Rulau in his "Standard Catalog" list copper, white metal, brass, and silver pieces in the Trade Token section then repeats Julian by saying the copper examples were struck at the mint with the white metal pieces struck by George H.; where did the brass and silver pieces come from? In the Miscellany chapter of "Medallic Portraits of Washington" the McPherson die with a Pater Patria die is listed in brass but the description says it was also "muled" with the Society of the Army of The Tennessee die! And lately it has been claimed that this combination is a Civil War token.
I think the most likely scenario is that George H. knew there would be a gathering of veterans of the Army of The Tennessee for a tenth anniversary in Washington at which the equestrian statue of McPherson would be unveiled. In his usual manner he saw this as an opportunity to produce and sell these pieces as souvenirs; the empty space on the reverse available for personal engraving. And of course he then had to produce a few rarities for collectors so he proceeded to strike a few mulings in very limited numbers using his Pater Patriae die and General U.S. Grant die!
DC-WA 27, white metal, 21mm
DC-WA 27A, copper, 21mm
DC-WA 27B, brass, 21mm
DC-WA 27C, silver, 21mm
McPherson Statue, Washington D.C.
Major General James McPherson succeeded Major General Sherman as third commander of the Army of the Tennessee in March of 1864. He was killed on July 22, 1864 during the Battle of Atlanta.
In April, 1865, the Society of the Army of the Tennessee was formed at Raleigh, North Carolina, membership being restricted to officers who had served with the old Army of the Tennessee. The object was declared to be " to keep alive that kindly and cordial feeling which has been one of the characteristics of this army during its career in the service." General Sherman was elected president in 1869, and continued to hold the office for many years.

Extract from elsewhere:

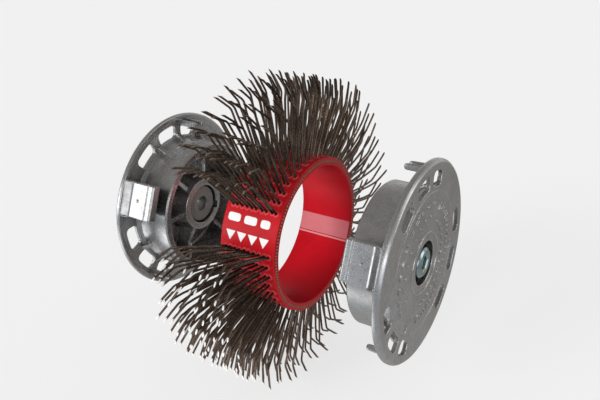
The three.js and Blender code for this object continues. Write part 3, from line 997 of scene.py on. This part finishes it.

McPherson / Pater Patriae mule
(image courtesy of Ernie Latter)
McPherson /1868 Grant Mule
Army of the Tennessee / 1868 Grant Mule
A2060, copper, 21mm
(image courtesy of Erica Schlather)
| I first became aware of this muling in Nov. 2013 when it appeared in Ron Abler's IBook "A Centennial Cabinet". The designation above is from this reference.
McPherson / Grant with Scroll Mule
| The two Grant dies appear to be the same with the scroll replacing the date on the latter. The 1868 Grant die was also used with the Parmelee, Webster & Co token; The die with scroll is found with the Civis Edinburgensis and Civis Londiniensis dies.